OBJECTIVE >> Output each line of the material exactly as it stands.

━━━━━━━━━━━━━━━━━━━━

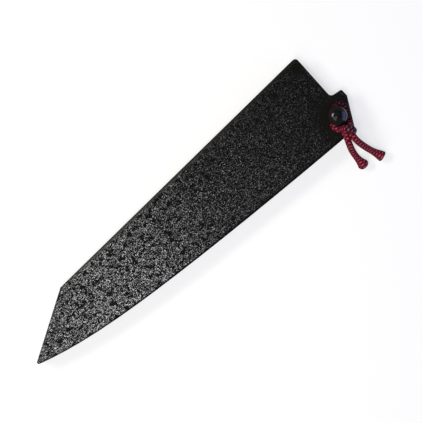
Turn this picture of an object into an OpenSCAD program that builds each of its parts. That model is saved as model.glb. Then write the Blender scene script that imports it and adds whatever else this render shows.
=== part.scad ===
// Wooden sheath for a long kitchen knife with a clipped tip. Millimetres, lying on its back face.
// X runs along the spine from the tip to the mouth, Y from the cutting edge to the spine, Z is up.

/* [Outline] */
// Length from the tip to the outer end of the ear
sheath_len = 264; // [240:1:290]
// Width from the spine to the lowest corner of the ear
sheath_wid = 60; // [54:0.5:70]
// How far the ear stands out past the spine corner
ear_out = 6.7; // [5:0.1:9]
// Length of the tip's slanting end, measured along the spine
bevel_len = 45; // [35:1:60]
// How far the tip lies below the spine
tip_drop = 25; // [20:0.5:30]
// Depth of the step where the ear begins, below the spine
notch_depth = 34; // [30:0.5:37]
// How far the step drops towards the ear's outer end
step_drop = 1.4; // [1:0.1:2]
// Length of the ear's short flat end
ear_flat = 5.3; // [4:0.1:6.5]
// How far the ear's lower corner lies back from its outer end
ear_back = 11.5; // [9:0.5:14]
// Slant of the mouth over the notch depth
mouth_lean = 1.5; // [0.5:0.1:2.5]
// Radius in the corner of the notch
notch_r = 2.8; // [1.5:0.1:4]
// Radius of the corner where the spine meets the mouth
mouth_r = 2.4; // [1:0.1:3.5]
// Radius of the outline's other corners
corner_r = 1.2; // [1:0.1:2]

/* [Halves] */
// Thickness of the whole sheath
sheath_t = 14; // [12:0.5:18]
// Thickness of the slot for the blade
slot_t = 4.4; // [4:0.1:5]
// Solid rim along the spine and the slanting tip
spine_rim = 4.2; // [3.5:0.1:6]
// Solid rim along the cutting edge
edge_rim = 4.4; // [3.5:0.1:6]
// Radius that eases the outer edges
ease_r = 0.8; // [0.4:0.1:0.9]

/* [Pin] */
// Distance of the pin from the outer end of the ear
pin_back = 14.4; // [12:0.1:16]
// Distance of the pin above the lowest corner of the ear
pin_up = 14.1; // [12.5:0.1:15]
// Radius of the pin's shank at the front face
shank_top_r = 2.9; // [2.5:0.1:3.4]
// Radius of the pin's shank at the back face
shank_end_r = 2.5; // [2:0.1:2.8]
// Radius of the groove that holds the cord
neck_r = 2.3; // [1.8:0.1:2.5]
// Radius of the pin's head
head_r = 6.2; // [5.5:0.1:7]
// Height of the straight rim of the head
head_rim = 1.5; // [1:0.1:2.5]
// Height of the dome on the head
head_dome = 3.0; // [2:0.1:4]
// Size of the turned flare under the head and of the bevel round its lower rim
turned_r = 0.5; // [0.2:0.1:0.8]
// Bevel at the shank's end
end_bevel = 0.5; // [0.2:0.1:0.8]
// Gap between the shank and its hole
pin_gap = 0.05; // [0.02:0.01:0.1]
// How far the shank stops short of the back face
pin_short = 0.5; // [0.3:0.1:1.5]

/* [Cord] */
// Thickness of the braided cord
cord_d = 4.4; // [3.6:0.1:4.6]
// Thickness of the flared ends of the cord
flare_d = 7.2; // [5:0.1:7.2]
// Thickness of the cord where the knot squeezes it
knot_d = 3.6; // [3:0.1:4]
// Gap between the cord and the faces above and below it
cord_gap = 0.3; // [0.2:0.05:0.6]

/* [Hidden] */

half_t = sheath_t / 2;
tip_x = ear_out - sheath_len;
low_x = ear_out - ear_back;
pin_x = ear_out - pin_back;
pin_y = pin_up - sheath_wid;
head_z = sheath_t + cord_d + 2 * cord_gap;
centre = [sheath_len / 2 - ear_out, sheath_wid / 2, 0];
bevel_lean = atan2(tip_drop, bevel_len);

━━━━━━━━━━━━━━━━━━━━

EXERCISE RESPONSE >>
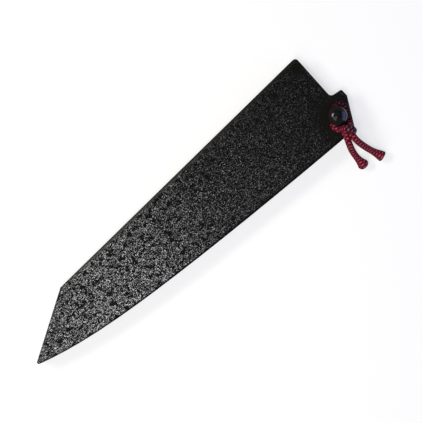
Turn this picture of an object into an OpenSCAD program that builds each of its parts. That model is saved as model.glb. Then write the Blender scene script that imports it and adds whatever else this render shows.
=== part.scad ===
// Wooden sheath for a long kitchen knife with a clipped tip. Millimetres, lying on its back face.
// X runs along the spine from the tip to the mouth, Y from the cutting edge to the spine, Z is up.

/* [Outline] */
// Length from the tip to the outer end of the ear
sheath_len = 264; // [240:1:290]
// Width from the spine to the lowest corner of the ear
sheath_wid = 60; // [54:0.5:70]
// How far the ear stands out past the spine corner
ear_out = 6.7; // [5:0.1:9]
// Length of the tip's slanting end, measured along the spine
bevel_len = 45; // [35:1:60]
// How far the tip lies below the spine
tip_drop = 25; // [20:0.5:30]
// Depth of the step where the ear begins, below the spine
notch_depth = 34; // [30:0.5:37]
// How far the step drops towards the ear's outer end
step_drop = 1.4; // [1:0.1:2]
// Length of the ear's short flat end
ear_flat = 5.3; // [4:0.1:6.5]
// How far the ear's lower corner lies back from its outer end
ear_back = 11.5; // [9:0.5:14]
// Slant of the mouth over the notch depth
mouth_lean = 1.5; // [0.5:0.1:2.5]
// Radius in the corner of the notch
notch_r = 2.8; // [1.5:0.1:4]
// Radius of the corner where the spine meets the mouth
mouth_r = 2.4; // [1:0.1:3.5]
// Radius of the outline's other corners
corner_r = 1.2; // [1:0.1:2]

/* [Halves] */
// Thickness of the whole sheath
sheath_t = 14; // [12:0.5:18]
// Thickness of the slot for the blade
slot_t = 4.4; // [4:0.1:5]
// Solid rim along the spine and the slanting tip
spine_rim = 4.2; // [3.5:0.1:6]
// Solid rim along the cutting edge
edge_rim = 4.4; // [3.5:0.1:6]
// Radius that eases the outer edges
ease_r = 0.8; // [0.4:0.1:0.9]

/* [Pin] */
// Distance of the pin from the outer end of the ear
pin_back = 14.4; // [12:0.1:16]
// Distance of the pin above the lowest corner of the ear
pin_up = 14.1; // [12.5:0.1:15]
// Radius of the pin's shank at the front face
shank_top_r = 2.9; // [2.5:0.1:3.4]
// Radius of the pin's shank at the back face
shank_end_r = 2.5; // [2:0.1:2.8]
// Radius of the groove that holds the cord
neck_r = 2.3; // [1.8:0.1:2.5]
// Radius of the pin's head
head_r = 6.2; // [5.5:0.1:7]
// Height of the straight rim of the head
head_rim = 1.5; // [1:0.1:2.5]
// Height of the dome on the head
head_dome = 3.0; // [2:0.1:4]
// Size of the turned flare under the head and of the bevel round its lower rim
turned_r = 0.5; // [0.2:0.1:0.8]
// Bevel at the shank's end
end_bevel = 0.5; // [0.2:0.1:0.8]
// Gap between the shank and its hole
pin_gap = 0.05; // [0.02:0.01:0.1]
// How far the shank stops short of the back face
pin_short = 0.5; // [0.3:0.1:1.5]

/* [Cord] */
// Thickness of the braided cord
cord_d = 4.4; // [3.6:0.1:4.6]
// Thickness of the flared ends of the cord
flare_d = 7.2; // [5:0.1:7.2]
// Thickness of the cord where the knot squeezes it
knot_d = 3.6; // [3:0.1:4]
// Gap between the cord and the faces above and below it
cord_gap = 0.3; // [0.2:0.05:0.6]

/* [Hidden] */

half_t = sheath_t / 2;
tip_x = ear_out - sheath_len;
low_x = ear_out - ear_back;
pin_x = ear_out - pin_back;
pin_y = pin_up - sheath_wid;
head_z = sheath_t + cord_d + 2 * cord_gap;
centre = [sheath_len / 2 - ear_out, sheath_wid / 2, 0];
bevel_lean = atan2(tip_drop, bevel_len);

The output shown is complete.